In Summary
  • Stephens Munala purchased five pregnant sows from Agricultural Development Centre farm in Nakuru at Sh30,000 each.
  • When it so cold, they are prone to pneumonia, thus, the pigs need a clean and dry pigsty.
  • He supplements commercial feeds with cabbage leaves and kitchen waste.
  • An increase in pork butcheries in the region indicates that the demand for pork has risen.

Stephens Munala’s pig farm is just a kilometre from Mumboha Secondary School in Ebusikhale village in Luanda, Vihiga County.

It is not difficult to trace it, thanks to the boda boda riders.

Munala, a businessman keeps 25 mature Large White pigs in a 10 by 10ft pigsty.

Currently, he has no piglets having sold 20 two-and-a-half-month-olds to a local youth group at Sh5,000 each recently.

“I want to clear this stock and bring in a new set of pigs,” says Munala, as he feeds the animals that are hardy, offer large litters, produce more milk and are good mothers.

The 30-year-old, who houses the pigs according to their ages, credits the venture to his love for the animals and desire to diversify his income.
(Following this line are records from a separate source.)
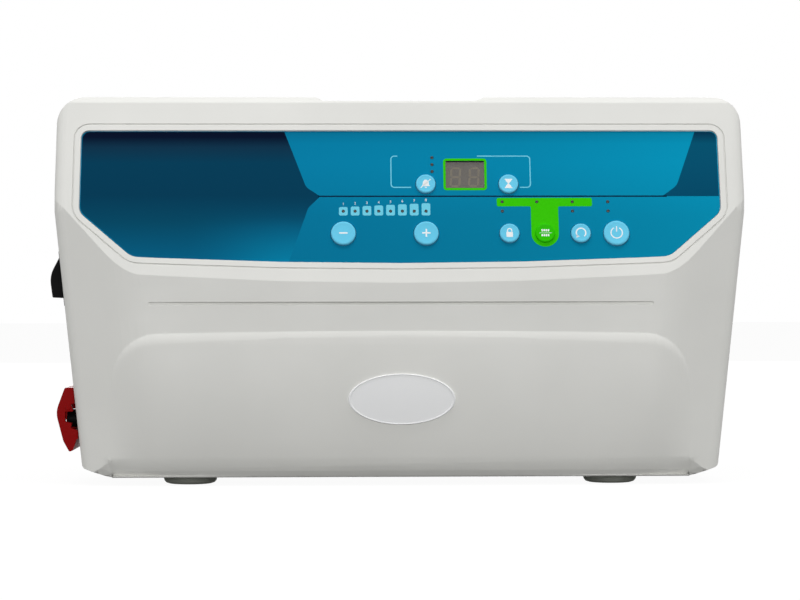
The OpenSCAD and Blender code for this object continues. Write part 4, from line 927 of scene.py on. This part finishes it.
def iconShapes(name, x, v):
    form = iconForm
    def at(points, across=0.0, up=0.0):
        return [(x + across + a, v + up + b) for a, b in points]
    def slab(key, across=0.0, up=0.0):
        x0, v0, x1, v1, radius = form[key]
        return box(x + across + x0, v + up + v0, x + across + x1, v + up + v1, radius)
    def arc(key):
        up, radius, steps, start, sweep = form[key]
        return circle(x, v + up, radius, steps, start, sweep)
    if name == "soft":
        return [slab("minus")]
    if name == "firm":
        return [at(form["plus"])]
    if name == "mute":
        return [at(form["bell"]), arc("clapper"), stroke(at(form["slash"]), form["slashWidth"])]
    if name == "cycle":
        return [at(form["hourglass"])]
    if name == "lock":
        half, foot = form["bow"][1], form["bowFoot"]
        bow = [*at([(-half, foot)]), *arc("bow"), *at([(half, foot)])]
        return [slab("lockBody"), stroke(bow, form["bowWidth"])]
    if name == "mode":
        columns = [i * form["cellStep"] for i in (-1.5, -0.5, 0.5, 1.5)]
        cells = [slab("cell", across, up) for across in columns for up in form["cellRows"]]
        outer, inner, steps = form["ring"]
        return [*cells, slab("cellLine"), [circle(x, v, outer, steps), circle(x, v, inner, steps)[::-1]]]
    if name == "auto":
        turn = arc("turn")
        endX, endV = turn[-1]
        return [stroke(turn, form["turnWidth"]), at(form["arrow"], endX - x, endV - v)]
    return [stroke(arc("powerArc"), form["powerWidth"]), slab("powerBar")]


cyanCap = moulded("keyCyan", (112, 212, 245), 0.35, 0.05, gloss=0.06)
limeCap = moulded("keyLime", (52, 202, 6), 0.35, 0.05, gloss=0.04)
# the cyan keys' raised rims are coloured near white: a painted highlight
cyanRimHighlight = moulded("keyRim", (214, 242, 252), 0.3, 0.02, gloss=0.4)
for name, (x, v, top) in keyAt.items():
    keyCap(name, *((limeCap, limeCap) if name == "mode" else (cyanCap, cyanRimHighlight)))
    low, thick = top - keyForm["dish"] - keyForm["iconSunk"], keyForm["icon"] + keyForm["iconSunk"]
    printed(name + "_icon", iconShapes(name, x, v), low, thick, inks["white"], name + "_key")
print("stage: keys")


# ---- display: smoked window over two digits of seven bars

digit = {
    "half": 2.9, "up": 5.0, "bar": 1.15, "gap": 0.15, "slant": 0.06, "at": (-5.0, 4.8), "low": -1.2,
    "face": -1.72, "thick": 0.06,
}
# the painted shadow along the window's top: half width, lower and upper edge over the window's middle, corner
# radius, thickness
shade = {"half": 10.2, "low": 6.9, "high": 7.65, "radius": 0.3, "thick": 0.02}


def digitBars(x, v):
    half, up, tip, gap = digit["half"], digit["up"], digit["bar"] / 2, digit["gap"]
    def hexagon(long):
        flat = long - tip
        return [(-long, 0), (-flat, -tip), (flat, -tip), (long, 0), (flat, tip), (-flat, tip)]
    lying = hexagon(half - tip - gap)
    standing = [(-b, a) for a, b in hexagon(up / 2 - gap)]
    bars = [[(a, b + j) for a, b in lying] for j in (-up, 0, up)]
    sides = [(i * (half - tip), j * up / 2) for i in (-1, 1) for j in (-1, 1)]
    bars += [[(a + i, b + j) for a, b in standing] for i, j in sides]
    return [[(x + a + b * digit["slant"], v + b) for a, b in bar] for bar in bars]


def windowFinish():
    finish = Finish("smokedGlass")
    dust = finish.fade(finish.noise(500, 2), 0.3, 0.7)
    tone = finish.mix(dust, full(rgb(120, 116, 110)), full(rgb(128, 124, 118)))
    return finish.surface({"Base Color": tone, "Roughness": 0.12, "Alpha": 0.45})


def paintedShadowShape():  # a painted shadow: a dark strip along the window's upper edge
    low, high = windowV + shade["low"], windowV + shade["high"]
    return box(windowX - shade["half"], low, windowX + shade["half"], high, shade["radius"])


nodes["display_window"].data.materials[0] = windowFinish()
bars = [bar for at in digit["at"] for bar in digitBars(windowX + at, windowV + digit["low"])]
barInk = ink("digitBar", (222, 206, 168), 0.5)
printed("digit_bars", bars, digit["face"], digit["thick"], barInk)
# painted shadow: a dark strip printed along the top of the display window
printed("window_shade", [paintedShadowShape()], film["face"], shade["thick"], inks["dark"])
print("stage: display")


# ---- badge: a dished oval with a rim, laid on the bulge

badge = {
    "halfWide": 28.0, "halfHigh": 13.3, "up": 45.5, "steps": 72, "sharp": 30, "rimRings": range(4, 8),
    "profile": [  # share of the half sizes, height over the bulge
        (0.0, 0.5), (0.4, 0.5), (0.8, 0.5), (0.955, 0.5), (0.963, 0.74), (0.975, 0.8), (0.99, 0.7),
        (1.0, 0.35), (1.0, 0.0), (0.5, 0.0), (0.0, 0.0),
    ],
}


def badgePiece():
    shell = bpy.data.objects["housing_front"].data
    tree = BVHTree.FromPolygons([v.co for v in shell.vertices], [p.vertices[:] for p in shell.polygons])
    rings = []
    for share, out in badge["profile"]:
        unit = circle(0, 0, share, badge["steps"] if share else 1)
        oval = [(a * badge["halfWide"], badge["up"] + b * badge["halfHigh"]) for a, b in unit]
        rings.append([Vector((x, faceAt(tree, x, z) - out, z)) * mm for x, z in oval])
    mesh = lofted("badge_plate", rings, badge["sharp"], badge["rimRings"])
    plate = moulded("badgeFace", (250, 251, 252), 0.35, 0.02, shade=1, gloss=0.3)
    rim = moulded("badgeRim", (134, 136, 134), 0.4, 0.02, gloss=0.1)
    piece("badge_plate", mesh, [plate, rim], "housing", ["oval_badge"])


badgePiece()
print("stage: badge")
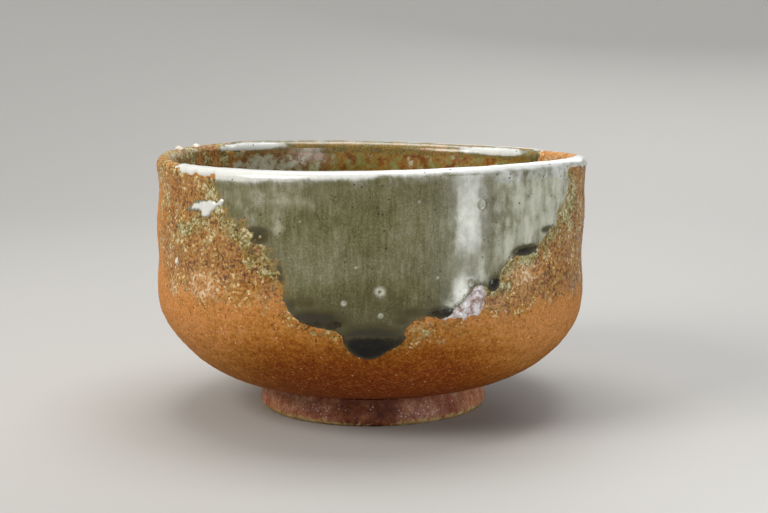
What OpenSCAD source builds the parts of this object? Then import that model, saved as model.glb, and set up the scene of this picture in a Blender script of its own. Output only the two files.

He started keeping the animals in 2010 after visiting a pig farm in Kiambu, where the farmer reared 100 pigs on a tiny land.

Back to Luanda, Munala purchased five pregnant sows from Agricultural Development Centre farm in Nakuru at Sh30,000 each, exclusive of transport costs.

“I put them in a small building in my backyard. In a month’s time they had furrowed and I had 60 piglets necessitating me to construct a pen for them,” says the farmer, who keeps the animals of part of his one-acre family land.

CLIPS THE TEETH

Munala clips the teeth of the piglets soon after they are born so that when they suckle, they don’t bite the mother.

In addition, the farmer administers iron injection on day three and 21 respectively to boost their immunity.

A shortage of iron results in lower levels of haemoglobin in the red cells (anaemia), a lowered capacity for the carriage of oxygen around the body and an increased susceptibility to diseases.

At the pigsty, the farmer has a tracker pasted on every pen, which he uses to monitor them. It captures date of arrival, their age, vaccines, treatment and the date to leave the pen for sale.

And as rains pound the country bringing in a cold weather, Munala has a warning to pig farmers.

“When it cold, you have to observe them closely. When it so cold, they are prone to pneumonia, thus, they need a clean and dry pigsty.”

Munala’s piglets developed hernia recently when he was about to castrate them.